# Provided information start
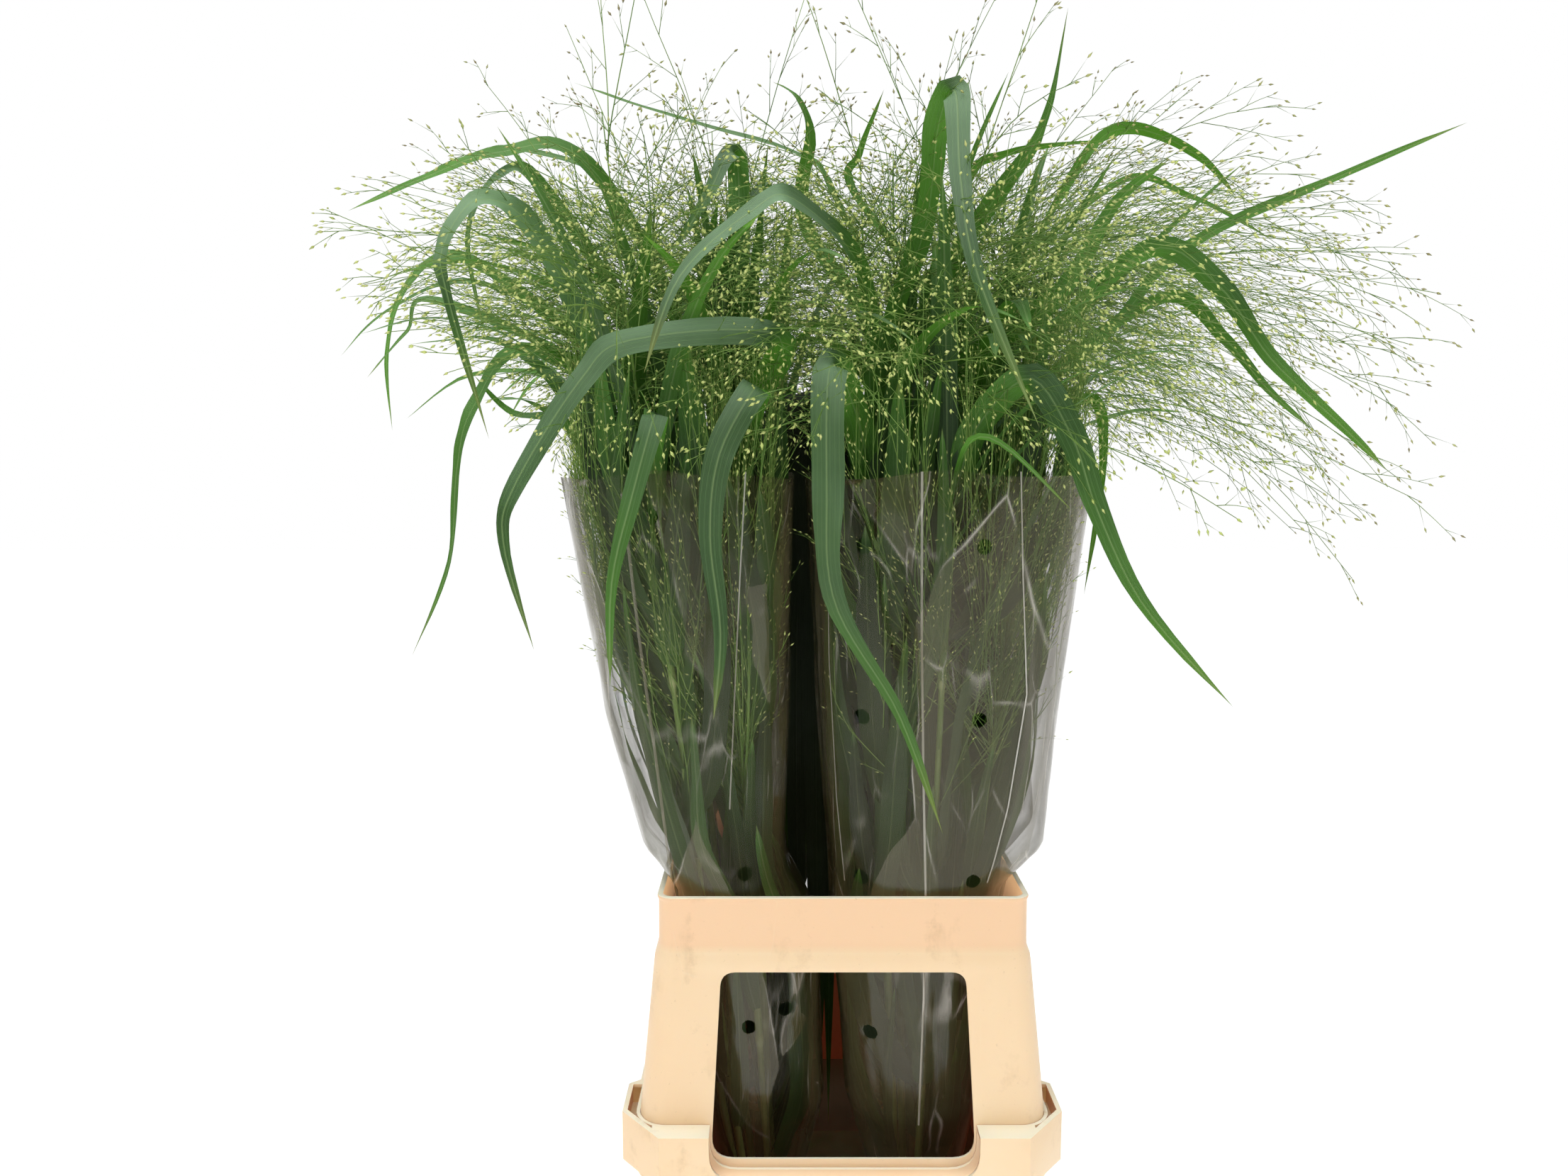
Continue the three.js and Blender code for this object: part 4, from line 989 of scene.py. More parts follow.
# The room for added leaves, how close their samples lie, and their distance from the film
CROWN_LOW = np.array([-410.0, -280.0, 100.0])
CROWN_HIGH = np.array([460.0, 365.0, 990.0])
SAMPLE_STEP = 3.0
FILM_ROOM = 3.1


class Grid:
    """A coarse map of which stem fills which cell, for the leaves added to those of the source."""

    cell = 4.0
    low = np.array([-480.0, -360.0, -10.0])

    def __init__(self, room):
        self.names = room.names
        self.cells = np.zeros((260, 200, 290), np.int16)
        self.mark(np.array(room.points), np.array(room.stem) + 1)

    def where(self, samples):
        return tuple(((samples - self.low) / self.cell).astype(int).T)

    def mark(self, samples, value):
        self.cells[self.where(samples)] = value

    def takes(self, owner, leaf):
        """Marks a leaf that meets nothing."""
        samples = leaf_samples(leaf, SAMPLE_STEP)
        if (samples < CROWN_LOW).any() or (samples > CROWN_HIGH).any() or film_distance(samples, FILM_ROOM):
            return False
        own = self.names[owner] + 1
        found = self.cells[self.where(samples)]
        root = int(len(samples) * ROOT_SHARE)
        if ((found[:root] != 0) & (found[:root] != own)).any() or found[root:].any():
            return False
        self.mark(samples, own)
        return True


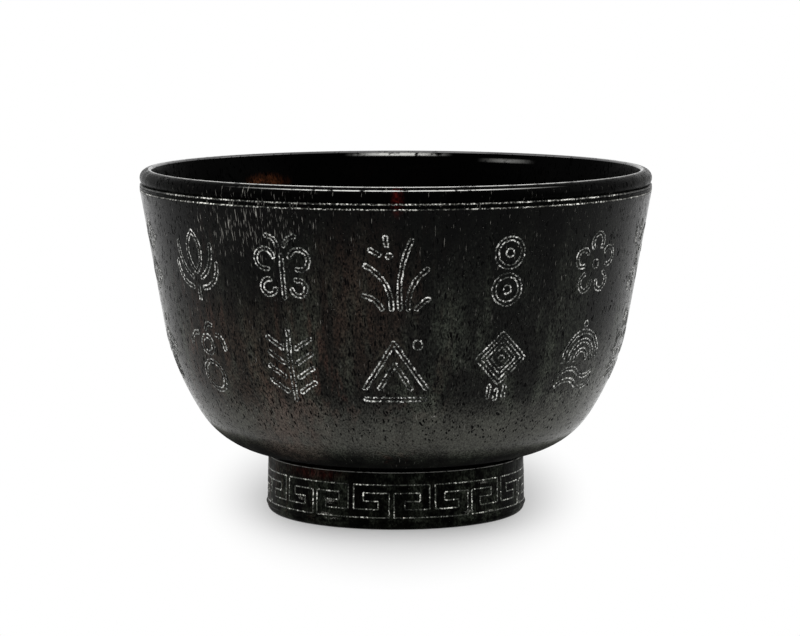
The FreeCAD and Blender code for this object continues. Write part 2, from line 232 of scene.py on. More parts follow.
def alongWall(tree, place, height):
    # coordinates that don't change down the leaning wall, except for the height
    flat = vectorMaths(tree, "MULTIPLY", place, (1, 1, 0))
    radius = vectorMaths(tree, "LENGTH", flat)
    around = scaledVector(tree, flat, maths(tree, "DIVIDE", woodMarks["wallRadius"], radius))
    return vectorMaths(tree, "ADD", around, combine(tree, 0.0, 0.0, height))


def paintedHighlightLine(tree, place, height, level, halfWidth, strength, centre, size):
    # a painted highlight: a broken pale line along an edge, strongest at one place
    off = maths(tree, "ABSOLUTE", maths(tree, "SUBTRACT", height, level))
    line = ramp(tree, off, halfWidth, halfWidth * woodMarks["lineCore"])
    broken = ramp(tree, noise(tree, place, **woodMarks["breaks"]), *woodMarks["unbroken"])
    return product(tree, line, broken, product(tree, spot(tree, place, centre, size), strength))


def woodColour(tree, place, axes, tilted, grain, look):
    # slow bands and patches of colour, drawn out along the grain
    olive = ramp(tree, grain["bands"], *woodMarks["oliveBands"])
    colour = blendColours(tree, olive, look["nearBlack"], look["olive"])
    mottle = ramp(tree, grain["mottle"], *woodMarks["mottle"], 1 - look["mottle"], 1 + look["mottle"])
    colour = scaledVector(tree, colour, mottle)
    red = product(
        tree,
        ramp(tree, grain["patches"], *woodMarks["redPatches"]),
        ramp(tree, grain["streaks"], *woodMarks["redStreaks"]),
        ramp(tree, axes["X"], *woodMarks["redSide"], look["redness"], 0),
    )
    colour = blendColours(tree, red, colour, look["redBrown"])
    fibres = ramp(tree, grain["fibres"], *woodMarks["darkFibres"])
    colour = blendColours(tree, fibres, colour, look["nearBlack"])

    # painted shade and light by height and on the underside, then the belly's painted light, stains and
    # patches of painted sheen, and sanding
    paintedShades = [
        ramp(tree, axes["Z"], *look["paintedShadeHeights"], *look["paintedShade"]),
        ramp(tree, axes["Z"], *woodMarks["lip"], 1.0, look["paintedLipShade"]),
        ramp(tree, tilted, *woodMarks["underside"], look["paintedUnderShade"], 1.0),
    ]
    for paintedShade in paintedShades:
        colour = scaledVector(tree, colour, paintedShade)
    bellyLight = product(
        tree,
        ramp(tree, axes["Z"], *woodMarks["bellyLightTop"]),
        ramp(tree, tilted, *woodMarks["bellyLightFoot"]),
        ramp(tree, grain["bands"], *woodMarks["bellyLightBands"]),
        look["paintedBellyLightAndRoughness"],
    )
    colour = blendColours(tree, bellyLight, colour, look["paintedBellyLight"])
    streaks = ramp(tree, grain["streaks"], *woodMarks["patchStreaks"])
    # stains, and patches of painted sheen and reflection, each from a material's list
    for centre, size, strength, patchColour in look["stainsAndPaintedLight"]:
        patch = product(tree, spot(tree, place, centre, size), strength, streaks)
        colour = blendColours(tree, patch, colour, patchColour)
    sanded = scaledVector(tree, colour, ramp(tree, grain["sand"], *woodMarks["sanded"]))
    return blendColours(tree, product(tree, bellyLight, woodMarks["sandHidden"]), sanded, colour)


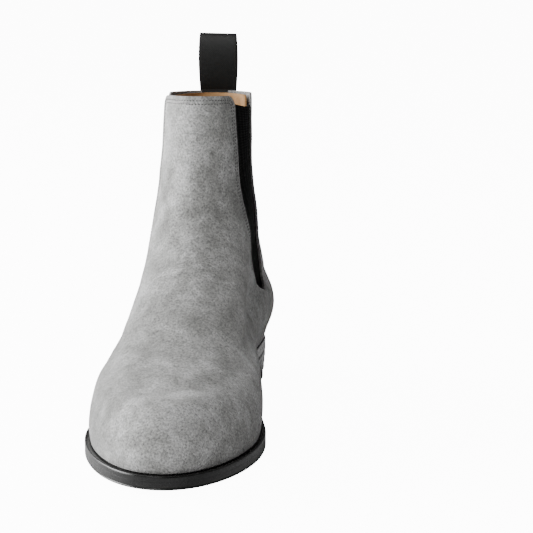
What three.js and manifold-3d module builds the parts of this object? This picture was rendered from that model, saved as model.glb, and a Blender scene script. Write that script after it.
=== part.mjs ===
// A Chelsea boot for the right foot, built up the way it is made: a lasted upper of suede panels with
// elastic gores between them, lining, stiffeners, insole, shank and cork, a stitched welt, an outsole and
// a stacked, nailed heel. Millimetres, +Z up, toe towards -Y, the inner (medial) side towards +X.
//
// The shapes are worked out in the boot's own station frame: x across, s forward from the back of the
// heel, z up from the ground. Every upper piece lies on one skin, the outside of the lasted boot, which
// is a stack of rings. A ring has a relative height h from 0 at the feather line, where the upper turns
// under, to 1 at the topline, and an angle a that is 0 at the back seam, a quarter turn on the medial
// side and half a turn on the front ridge.
import * as THREE from "three";
import { mergeVertices } from "three/addons/utils/BufferGeometryUtils.js";
import Module from "manifold-3d";

const wasm = await Module();
wasm.setup();

// ---- Driving sizes, mm -----------------------------------------------------------------------------
// Bottom profile, stations measured forward from the back of the heel.
const UPPER_LENGTH = 288;
const HEEL_HEIGHT = 18;
const TOE_SPRING = 3;
const BREAST_AT = 72;
const BALL_REAR_AT = 178;
const BALL_FRONT_AT = 212;
// Thickness of the bottom, from the tread to the seat the upper stands on.
const OUTSOLE_THICK = 4.4;
const WELT_THICK = 3.0;
// Plan widths from the centre line at the feather line.
const HEEL_HALF = 32.2;
const WAIST_MEDIAL = 29;
const WAIST_LATERAL = 35.5;
const BALL_MEDIAL = 46;
const BALL_LATERAL = 52;
const WAIST_AT = 106;
const BALL_MEDIAL_AT = 208;
const BALL_LATERAL_AT = 190;
const TOE_SHIFT = -1;
const TOE_CAP = 132;
const TOE_BLUNTNESS = 2.02;
// Side profile of the upper.
const TOE_BOX_HIGH = 39;
const VAMP_HIGH = 54.5;
const VAMP_FROM_TOE = 80;
const INSTEP_HIGH = 95;
const INSTEP_AT = 141;
const THROAT_HIGH = 122;
const THROAT_AT = 122;
const TOP_FRONT_HIGH = 182;
const TOP_FRONT_AT = 112;
const TOP_BACK_HIGH = 175.5;
const TOP_BACK_AT = 7;
// Fullness of the upper.
const UPPER_BULGE = 4.4;
const VAMP_TAPER = 0.15;
const BOX_CAP = 158;
const VAMP_CAP = 84;
const INSTEP_CAP = 70;
const SHAFT_CAP = 53;
const HEEL_CAP = 36;
const SHAFT_BACK_CAP = 50;
const ANKLE_BULGE = 5.6;
const ANKLE_MEDIAL = 30.3;
const ANKLE_LATERAL = 32.2;
const SHAFT_HALF = 26.4;
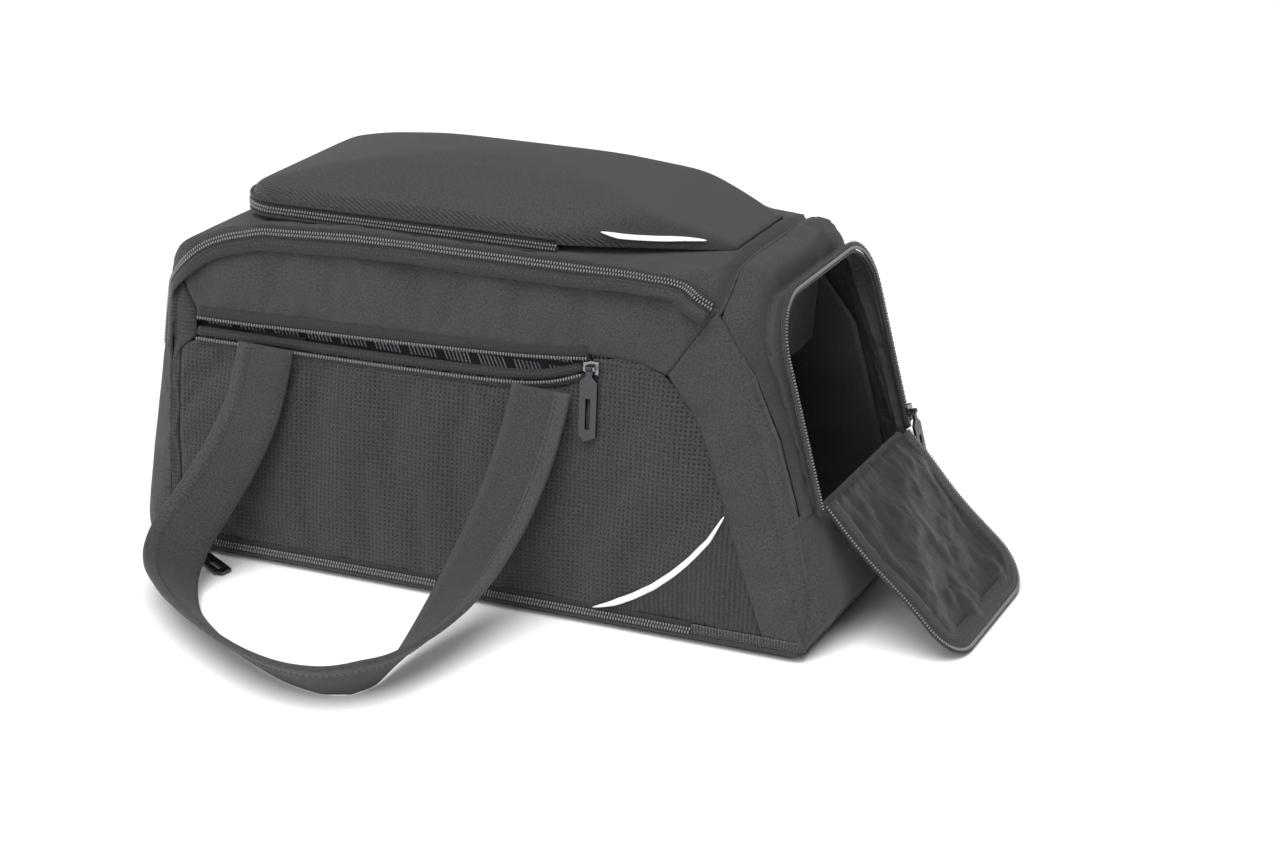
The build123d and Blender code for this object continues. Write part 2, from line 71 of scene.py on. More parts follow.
# Provided information end
**What is asked**
Leave the pictures out, and print every line of the listing exactly as written.

**Task output**
Continue the three.js and Blender code for this object: part 4, from line 989 of scene.py. More parts follow.
# The room for added leaves, how close their samples lie, and their distance from the film
CROWN_LOW = np.array([-410.0, -280.0, 100.0])
CROWN_HIGH = np.array([460.0, 365.0, 990.0])
SAMPLE_STEP = 3.0
FILM_ROOM = 3.1


class Grid:
    """A coarse map of which stem fills which cell, for the leaves added to those of the source."""

    cell = 4.0
    low = np.array([-480.0, -360.0, -10.0])

    def __init__(self, room):
        self.names = room.names
        self.cells = np.zeros((260, 200, 290), np.int16)
        self.mark(np.array(room.points), np.array(room.stem) + 1)

    def where(self, samples):
        return tuple(((samples - self.low) / self.cell).astype(int).T)

    def mark(self, samples, value):
        self.cells[self.where(samples)] = value

    def takes(self, owner, leaf):
        """Marks a leaf that meets nothing."""
        samples = leaf_samples(leaf, SAMPLE_STEP)
        if (samples < CROWN_LOW).any() or (samples > CROWN_HIGH).any() or film_distance(samples, FILM_ROOM):
            return False
        own = self.names[owner] + 1
        found = self.cells[self.where(samples)]
        root = int(len(samples) * ROOT_SHARE)
        if ((found[:root] != 0) & (found[:root] != own)).any() or found[root:].any():
            return False
        self.mark(samples, own)
        return True


The FreeCAD and Blender code for this object continues. Write part 2, from line 232 of scene.py on. More parts follow.
def alongWall(tree, place, height):
    # coordinates that don't change down the leaning wall, except for the height
    flat = vectorMaths(tree, "MULTIPLY", place, (1, 1, 0))
    radius = vectorMaths(tree, "LENGTH", flat)
    around = scaledVector(tree, flat, maths(tree, "DIVIDE", woodMarks["wallRadius"], radius))
    return vectorMaths(tree, "ADD", around, combine(tree, 0.0, 0.0, height))


def paintedHighlightLine(tree, place, height, level, halfWidth, strength, centre, size):
    # a painted highlight: a broken pale line along an edge, strongest at one place
    off = maths(tree, "ABSOLUTE", maths(tree, "SUBTRACT", height, level))
    line = ramp(tree, off, halfWidth, halfWidth * woodMarks["lineCore"])
    broken = ramp(tree, noise(tree, place, **woodMarks["breaks"]), *woodMarks["unbroken"])
    return product(tree, line, broken, product(tree, spot(tree, place, centre, size), strength))


def woodColour(tree, place, axes, tilted, grain, look):
    # slow bands and patches of colour, drawn out along the grain
    olive = ramp(tree, grain["bands"], *woodMarks["oliveBands"])
    colour = blendColours(tree, olive, look["nearBlack"], look["olive"])
    mottle = ramp(tree, grain["mottle"], *woodMarks["mottle"], 1 - look["mottle"], 1 + look["mottle"])
    colour = scaledVector(tree, colour, mottle)
    red = product(
        tree,
        ramp(tree, grain["patches"], *woodMarks["redPatches"]),
        ramp(tree, grain["streaks"], *woodMarks["redStreaks"]),
        ramp(tree, axes["X"], *woodMarks["redSide"], look["redness"], 0),
    )
    colour = blendColours(tree, red, colour, look["redBrown"])
    fibres = ramp(tree, grain["fibres"], *woodMarks["darkFibres"])
    colour = blendColours(tree, fibres, colour, look["nearBlack"])

    # painted shade and light by height and on the underside, then the belly's painted light, stains and
    # patches of painted sheen, and sanding
    paintedShades = [
        ramp(tree, axes["Z"], *look["paintedShadeHeights"], *look["paintedShade"]),
        ramp(tree, axes["Z"], *woodMarks["lip"], 1.0, look["paintedLipShade"]),
        ramp(tree, tilted, *woodMarks["underside"], look["paintedUnderShade"], 1.0),
    ]
    for paintedShade in paintedShades:
        colour = scaledVector(tree, colour, paintedShade)
    bellyLight = product(
        tree,
        ramp(tree, axes["Z"], *woodMarks["bellyLightTop"]),
        ramp(tree, tilted, *woodMarks["bellyLightFoot"]),
        ramp(tree, grain["bands"], *woodMarks["bellyLightBands"]),
        look["paintedBellyLightAndRoughness"],
    )
    colour = blendColours(tree, bellyLight, colour, look["paintedBellyLight"])
    streaks = ramp(tree, grain["streaks"], *woodMarks["patchStreaks"])
    # stains, and patches of painted sheen and reflection, each from a material's list
    for centre, size, strength, patchColour in look["stainsAndPaintedLight"]:
        patch = product(tree, spot(tree, place, centre, size), strength, streaks)
        colour = blendColours(tree, patch, colour, patchColour)
    sanded = scaledVector(tree, colour, ramp(tree, grain["sand"], *woodMarks["sanded"]))
    return blendColours(tree, product(tree, bellyLight, woodMarks["sandHidden"]), sanded, colour)


What three.js and manifold-3d module builds the parts of this object? This picture was rendered from that model, saved as model.glb, and a Blender scene script. Write that script after it.
=== part.mjs ===
// A Chelsea boot for the right foot, built up the way it is made: a lasted upper of suede panels with
// elastic gores between them, lining, stiffeners, insole, shank and cork, a stitched welt, an outsole and
// a stacked, nailed heel. Millimetres, +Z up, toe towards -Y, the inner (medial) side towards +X.
//
// The shapes are worked out in the boot's own station frame: x across, s forward from the back of the
// heel, z up from the ground. Every upper piece lies on one skin, the outside of the lasted boot, which
// is a stack of rings. A ring has a relative height h from 0 at the feather line, where the upper turns
// under, to 1 at the topline, and an angle a that is 0 at the back seam, a quarter turn on the medial
// side and half a turn on the front ridge.
import * as THREE from "three";
import { mergeVertices } from "three/addons/utils/BufferGeometryUtils.js";
import Module from "manifold-3d";

const wasm = await Module();
wasm.setup();

// ---- Driving sizes, mm -----------------------------------------------------------------------------
// Bottom profile, stations measured forward from the back of the heel.
const UPPER_LENGTH = 288;
const HEEL_HEIGHT = 18;
const TOE_SPRING = 3;
const BREAST_AT = 72;
const BALL_REAR_AT = 178;
const BALL_FRONT_AT = 212;
// Thickness of the bottom, from the tread to the seat the upper stands on.
const OUTSOLE_THICK = 4.4;
const WELT_THICK = 3.0;
// Plan widths from the centre line at the feather line.
const HEEL_HALF = 32.2;
const WAIST_MEDIAL = 29;
const WAIST_LATERAL = 35.5;
const BALL_MEDIAL = 46;
const BALL_LATERAL = 52;
const WAIST_AT = 106;
const BALL_MEDIAL_AT = 208;
const BALL_LATERAL_AT = 190;
const TOE_SHIFT = -1;
const TOE_CAP = 132;
const TOE_BLUNTNESS = 2.02;
// Side profile of the upper.
const TOE_BOX_HIGH = 39;
const VAMP_HIGH = 54.5;
const VAMP_FROM_TOE = 80;
const INSTEP_HIGH = 95;
const INSTEP_AT = 141;
const THROAT_HIGH = 122;
const THROAT_AT = 122;
const TOP_FRONT_HIGH = 182;
const TOP_FRONT_AT = 112;
const TOP_BACK_HIGH = 175.5;
const TOP_BACK_AT = 7;
// Fullness of the upper.
const UPPER_BULGE = 4.4;
const VAMP_TAPER = 0.15;
const BOX_CAP = 158;
const VAMP_CAP = 84;
const INSTEP_CAP = 70;
const SHAFT_CAP = 53;
const HEEL_CAP = 36;
const SHAFT_BACK_CAP = 50;
const ANKLE_BULGE = 5.6;
const ANKLE_MEDIAL = 30.3;
const ANKLE_LATERAL = 32.2;
const SHAFT_HALF = 26.4;
The build123d and Blender code for this object continues. Write part 2, from line 71 of scene.py on. More parts follow.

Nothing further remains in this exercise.